The Fine-Structure Lines of Hydrogen in H II Regions

摘要

The 2s1/2 state of hydrogen is metastable and overpopulated in H II regions. In addition, the 2p states may be pumped by ambient Lyα radiation. Fine-structure transitions between these states may be observable in H II regions at 1.1 GHz (2s1/2-2p1/2) and/or 9.9 GHz (2s1/2-2p3/2), although the details of absorption versus emission are determined by the relative populations of the 2s and 2p states. The n = 2 level populations are solved with a parameterization that allows for Lyα pumping of the 2p states.
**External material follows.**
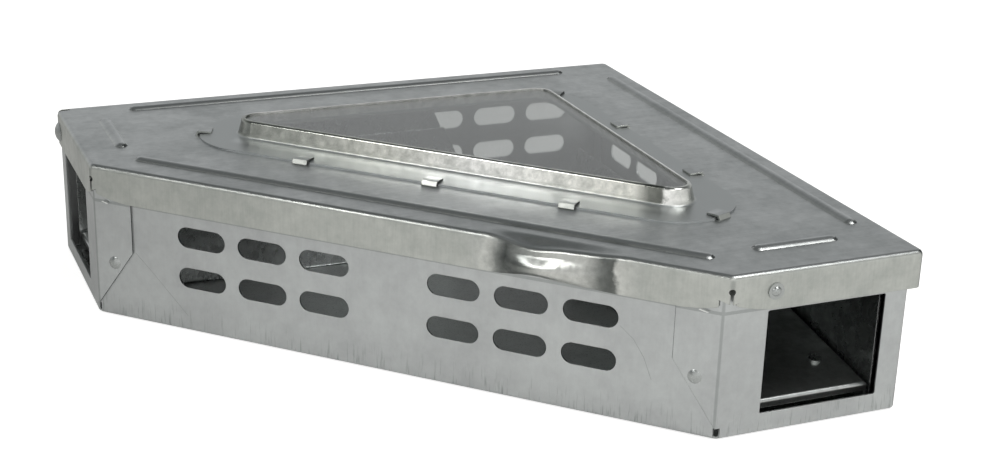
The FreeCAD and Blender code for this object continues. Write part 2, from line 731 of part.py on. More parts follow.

The Lyα pumping rate has long been considered uncertain, as it involves solution of the difficult Lyα transfer problem. The density of Lyα photons is set by their creation rate, easily determined from the recombination rate, and their removal rate. Here we suggest that the dominant removal mechanism of Lyα radiation in H II regions is absorption by dust. This circumvents the need to solve the Lyα transfer problem and provides an upper limit to the rate at which the 2p states are populated by Lyα photons. In virtually all cases of interest, the 2p states are predominantly populated by recombination, rather than Lyα pumping. We then solve the radiative transfer problem for the fine-structure lines in the presence of free-free radiation. In the likely absence of Lyα pumping, the 2s1/2 → 2p1/2 lines will appear in stimulated emission, and the 2s1/2 → 2p3/2 lines in absorption. Because the final 2p states are short lived, these lines are dominated by intrinsic line width (99.8 MHz). In addition, each fine-structure line is a multiplet of three blended hyperfine transitions. Searching for the 9.9 GHz lines in high emission measure H II regions offers the best prospects for detection. The lines are predicted to be weak; in the best cases, line-to-continuum ratios of several tenths of a percent might be expected with line strengths of tens to a hundred mK with the Green Bank Telescope. Predicted line strengths, at both 1.1 and 9.9 GHz, are given for a number of H II regions, high emission measure components, and planetary nebulae, based on somewhat uncertain emission measures, sizes, and structures. The extraordinary width of these lines and their blended structure will complicate detection.